One 88g cartridge holds as much CO2 as 1/26 of a 5lb cylinder. A 3-pack of 88g Fluval cylinders (they have a proprietary thread, so you can't refill or substitute) costs $35 shipped.

In addition, the cartridge units don't come with solenoids, so you'll have to multiply by three (8h of use, vs. 24h). So, a dirt-cheap regulator kit (of rock-bottom quality, but functional), and a cylinder with one fill, will cost you in the $200 range (probably less). In the amount of time that the 5lb cylinder takes to run out, you'll have spent in the $900 range for a $65 Fluval unit (no solenoid) with 25 88g refills.

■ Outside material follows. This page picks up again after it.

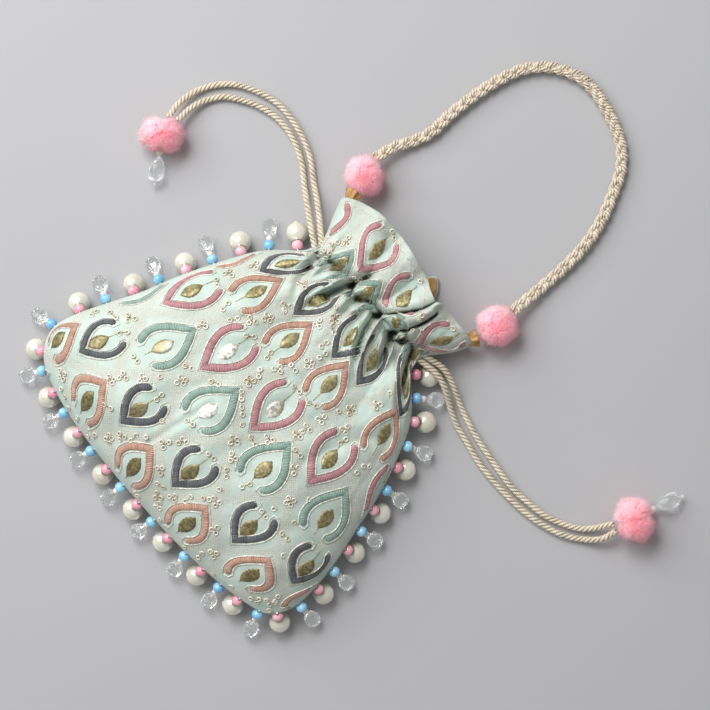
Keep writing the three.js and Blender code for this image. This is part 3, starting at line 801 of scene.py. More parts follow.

For the love of all things Holy, either go pressurized, or stick to low-tech (not a pejorative statement - I have 3 low-tech tanks). Don't go with cartridge units. The cost, in a year or less, will blow your mind. And your bank account.


----------



## proaudio55 (Oct 20, 2011)

"bubble counter" specifically: nope, it's not necessary. HOWEVER, flying by the proverbial seat of your pants is asking for a total fish kill by CO2 poisoning...
You really just need a method of verifying that your flow is consistent. I opt for a rotameter. It's not "accurate" in terms of numerical volume, but it gives me a fantastic visual reference to know what rate I'm bubbling in at and if the flow is faster or slower than normal.









http://www.plantedtank.net/forums/pHosting/f/8901_bubbles_a_secondc.jpg









http://www.plantedtank.net/forums/pHosting/f/8900_CO2_ratesc.jpg


----------



## 150EH (Dec 6, 2004)

They are a great visual aid to help you know how much gas is flowing, mine is a 10 ounce Canada Dry bottle, peel of the label, drill 2 tiny holes in the top, cut your tubing at a hard angle so you can pull them through the top with needle nosed pliers, make one tube short and the other almost touches the bottom with the shell of a Bic stick pen to keep the tubing straight, then fill it 3/4's full and screw on the cap. No sealers are needed so if you spray it with Windex and it foams from a leak you drilled the holes too big, when you drill and say to yourself "there is no way tubing will go through that hole" you've got the right size.


----------